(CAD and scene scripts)

○ ○ ○ ○ ○

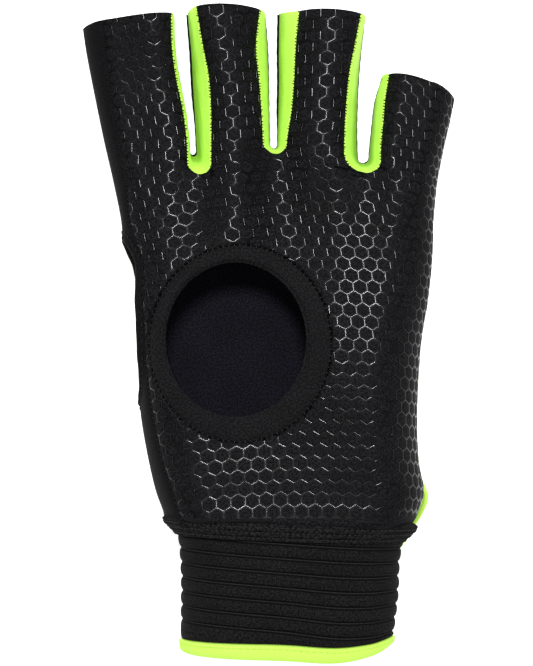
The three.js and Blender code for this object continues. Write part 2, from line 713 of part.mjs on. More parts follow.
/** The hand guard's outline, anticlockwise. */
function guardOutline() {
  const right = GUARD.map((row) => new THREE.Vector3(row.right, row.y, 0));
  const left = GUARD.map((row) => new THREE.Vector3(row.left, row.y, 0)).reverse();
  const outline = new THREE.CatmullRomCurve3([...right, ...left], true, 'centripetal');
  return outline.getSpacedPoints(52).slice(0, -1);
}

/** Height of the hand guard, which thins towards the wrist. */
function guardTop(p) {
  return lerp(GUARD_WRIST_TOP, GUARD_TOP, smoothstep(p.y, GUARD_THIN_TO, GUARD_THIN_FROM));
}

/** The foam guard on the back of the hand, inside its edging. */
function handGuard() {
  return pad(insetLoop(guardOutline(), EDGING_WIDTH + SEAM_GAP), guardTop, GUARD_BEVEL);
}

/** The lime edging round the guard. */
function guardEdging() {
  const outline = guardOutline();
  const edge = (p) => guardTop(p) - EDGING_TOP_DROP;
  const section = [
    { inset: EDGING_WIDTH, z: () => EDGING_BASE },
    { inset: EDGING_WIDTH, z: (p) => edge(p) - 0.4 },
    { inset: EDGING_WIDTH * 0.6, z: edge },
    { inset: 0.1, z: (p) => edge(p) - 0.6 },
    { inset: 0, z: () => EDGING_BASE + 0.9 },
    { inset: EDGING_WIDTH * 0.5, z: () => EDGING_BASE },
  ];
  const lines = section.map(({ inset, z }) => insetLoop(outline, inset).map((p) => p.clone().setZ(z(p))));
  return loopSolid(outline.map((_, i) => lines.map((line) => line[i])));
}

/** The foam pad behind one finger, with its corners cut off. */
function fingerPad(finger) {
  const { from, to, corner } = PAD_ENDS;
  const shares = [from, ...steps(from + corner, to - corner, 4), to];
  const ends = shares.map((share) => {
    const [start, end] = rowEnds(finger, 1 + share, 'back', 0);
    const inset = PAD_INSET * (share === from || share === to ? 2 : 1);
    return {
      left: new THREE.Vector3(start.x + inset, start.y, 0),
      right: new THREE.Vector3(end.x - inset, end.y, 0),
    };
  });
  const outline = [...ends.map((e) => e.right), ...ends.map((e) => e.left).reverse()];
  return pad(outline, () => PAD_TOP, PAD_BEVEL);
}

const group = new THREE.Group();
group.position.set(-CENTRE.x, -CENTRE.y, 0);

/** Adds a solid to the glove as a named mesh. */
function place(name, body, material) {
  const mesh = body.getMesh();
  const geometry = new THREE.BufferGeometry();
  geometry.setAttribute('position', new THREE.BufferAttribute(mesh.vertProperties, 3));
  geometry.setIndex(new THREE.BufferAttribute(mesh.triVerts, 1));
  geometry.computeVertexNormals();
  const part = new THREE.Mesh(geometry, material);
  part.name = name;
  group.add(part);
}

const gripCloth = new THREE.MeshStandardMaterial({ color: 0x141416, roughness: 0.75, metalness: 0 });
const stretchCloth = new THREE.MeshStandardMaterial({ color: 0x111113, roughness: 0.9, metalness: 0 });
const limeCloth = new THREE.MeshStandardMaterial({ color: 0xb4fb14, roughness: 0.75, metalness: 0 });
const ribKnit = new THREE.MeshStandardMaterial({ color: 0x101012, roughness: 0.95, metalness: 0 });
const ringCloth = new THREE.MeshStandardMaterial({ color: 0x1a1a1b, roughness: 0.95, metalness: 0 });
const foam = new THREE.MeshStandardMaterial({ color: 0x18181a, roughness: 0.85, metalness: 0 });

const palmCutter = panel('palm', PALM_WALL, SEAM_GAP);
const backCutter = panel('back', BACK_WALL, SEAM_GAP);
const thumbOpening = thumbCutter(THUMB_BINDING_RADIUS + SEAM_GAP);

const palm = panel('palm', PALM_WALL).subtract(windowCutter()).subtract(thumbOpening);
const back = panel('back', BACK_WALL).subtract(palmCutter).subtract(thumbOpening);

place('palm_panel', palm, gripCloth);
place('back_shell', back, stretchCloth);
NOTCHES.forEach((notch, index) => {
  const strip = largest(fourchette(index).subtract(palmCutter).subtract(backCutter));
  place(`fourchette_${notch.name}`, strip, limeCloth);
});
place('palm_window_ring', windowRing(), ringCloth);
place('thumb_hole_binding', thumbBinding(), stretchCloth);
place('ribbed_cuff', cuff(), ribKnit);
place('cuff_hem', hem(), limeCloth);
place('hand_guard', handGuard(), foam);
place('guard_edging', guardEdging(), limeCloth);
FINGERS.forEach((finger, index) => place(`finger_pad_${finger.name}`, fingerPad(index), foam));

export default group;
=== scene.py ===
"""A left-hand field hockey glove with half-length open fingers, palm up, dressed round its CAD part.

The glove's forms are worked out in millimetres in its plan: +Z up, X from the thumb side to the
little finger side, Y from the wrist to the fingertips. They repeat the named values of the CAD
part. A finished piece is moved to the part's frame, in metres, when its mesh is made.
"""
import logging
from collections.abc import Callable
from dataclasses import dataclass, field
from enum import Enum

import bpy
import numpy as np
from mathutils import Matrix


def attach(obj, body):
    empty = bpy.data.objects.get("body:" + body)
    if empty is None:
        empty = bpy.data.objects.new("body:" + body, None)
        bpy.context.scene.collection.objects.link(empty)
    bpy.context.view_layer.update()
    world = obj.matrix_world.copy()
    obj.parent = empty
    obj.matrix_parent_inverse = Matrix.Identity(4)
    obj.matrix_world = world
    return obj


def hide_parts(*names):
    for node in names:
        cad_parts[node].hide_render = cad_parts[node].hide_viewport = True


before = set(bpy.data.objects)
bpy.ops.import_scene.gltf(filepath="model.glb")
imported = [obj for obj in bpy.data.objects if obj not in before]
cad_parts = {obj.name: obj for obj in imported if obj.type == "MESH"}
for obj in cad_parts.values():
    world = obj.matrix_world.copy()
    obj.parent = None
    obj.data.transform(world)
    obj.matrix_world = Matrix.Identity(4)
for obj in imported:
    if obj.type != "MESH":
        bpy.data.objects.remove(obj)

Array = np.ndarray
LOG = logging.getLogger("glove")
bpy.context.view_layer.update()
CENTRE = np.array([0.7, 1.2, 0.0])
METRES = 0.001
PATTERN_SCALE = 0.01
BODY = "root"
HEXAGON_WIDTH = 4.43
RIB_START = -64.9
RIB_PITCH = 4.47


class Layer(Enum):
    """The two shells of the glove: the palm, which faces up, and the back, which lies below."""

    PALM = "palm"
    BACK = "back"


class Side(Enum):
    """The two sides of a gap between fingers: A towards the thumb, B towards the little finger."""

    A = "A"
    B = "B"


class Slot(Enum):
    """The record's material slots."""

    GRIP = "grip_fabric"
    STRETCH = "stretch_fabric"
    LIME = "lime_fabric"
    WINDOW = "window_band"
    CUFF = "cuff_knit"
    FOAM = "guard_foam"


def lerp(start: Array, end: Array, share: Array) -> Array:
    """The value that lies a share of the way from start to end."""
    return start + (end - start) * share


def smoothstep(value: Array, low: float, high: float) -> Array:
    """0 below low, 1 above high, and an even S-curve between them."""
    t = np.clip((value - low) / (high - low), 0.0, 1.0)
    return t * t * (3.0 - 2.0 * t)


def unit(vectors: Array) -> Array:
    """The vectors at length 1."""
    return vectors / np.maximum(np.linalg.norm(vectors, axis=-1, keepdims=True), 1e-9)


def stacked(*parts: Array) -> Array:
    """Coordinates of equal or broadcast shapes as one array with a last axis."""
    return np.stack(np.broadcast_arrays(*parts), axis=-1)


def superellipse(cos: Array, sin: Array, power: float) -> Array:
    """How far out a superellipse lies in a direction: (|cos|^p + |sin|^p)^(-1/p)."""
    return (np.abs(cos) ** power + np.abs(sin) ** power) ** (-1 / power)


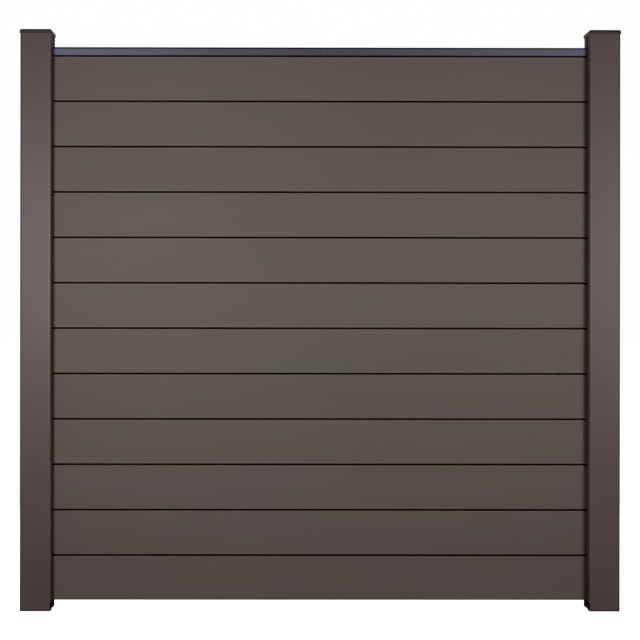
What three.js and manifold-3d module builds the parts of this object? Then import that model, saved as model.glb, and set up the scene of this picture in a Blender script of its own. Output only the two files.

○ ○ ○ ○ ○

Your objective —
The line with "place('palm_panel', palm, gripCloth);" marks the start and the line with "obj.parent = None" marks the end; transcribe every line in that stretch, unchanged.

Result of this task —
place('palm_panel', palm, gripCloth);
place('back_shell', back, stretchCloth);
NOTCHES.forEach((notch, index) => {
  const strip = largest(fourchette(index).subtract(palmCutter).subtract(backCutter));
  place(`fourchette_${notch.name}`, strip, limeCloth);
});
place('palm_window_ring', windowRing(), ringCloth);
place('thumb_hole_binding', thumbBinding(), stretchCloth);
place('ribbed_cuff', cuff(), ribKnit);
place('cuff_hem', hem(), limeCloth);
place('hand_guard', handGuard(), foam);
place('guard_edging', guardEdging(), limeCloth);
FINGERS.forEach((finger, index) => place(`finger_pad_${finger.name}`, fingerPad(index), foam));

export default group;
=== scene.py ===
"""A left-hand field hockey glove with half-length open fingers, palm up, dressed round its CAD part.

The glove's forms are worked out in millimetres in its plan: +Z up, X from the thumb side to the
little finger side, Y from the wrist to the fingertips. They repeat the named values of the CAD
part. A finished piece is moved to the part's frame, in metres, when its mesh is made.
"""
import logging
from collections.abc import Callable
from dataclasses import dataclass, field
from enum import Enum

import bpy
import numpy as np
from mathutils import Matrix


def attach(obj, body):
    empty = bpy.data.objects.get("body:" + body)
    if empty is None:
        empty = bpy.data.objects.new("body:" + body, None)
        bpy.context.scene.collection.objects.link(empty)
    bpy.context.view_layer.update()
    world = obj.matrix_world.copy()
    obj.parent = empty
    obj.matrix_parent_inverse = Matrix.Identity(4)
    obj.matrix_world = world
    return obj


def hide_parts(*names):
    for node in names:
        cad_parts[node].hide_render = cad_parts[node].hide_viewport = True


before = set(bpy.data.objects)
bpy.ops.import_scene.gltf(filepath="model.glb")
imported = [obj for obj in bpy.data.objects if obj not in before]
cad_parts = {obj.name: obj for obj in imported if obj.type == "MESH"}
for obj in cad_parts.values():
    world = obj.matrix_world.copy()
    obj.parent = None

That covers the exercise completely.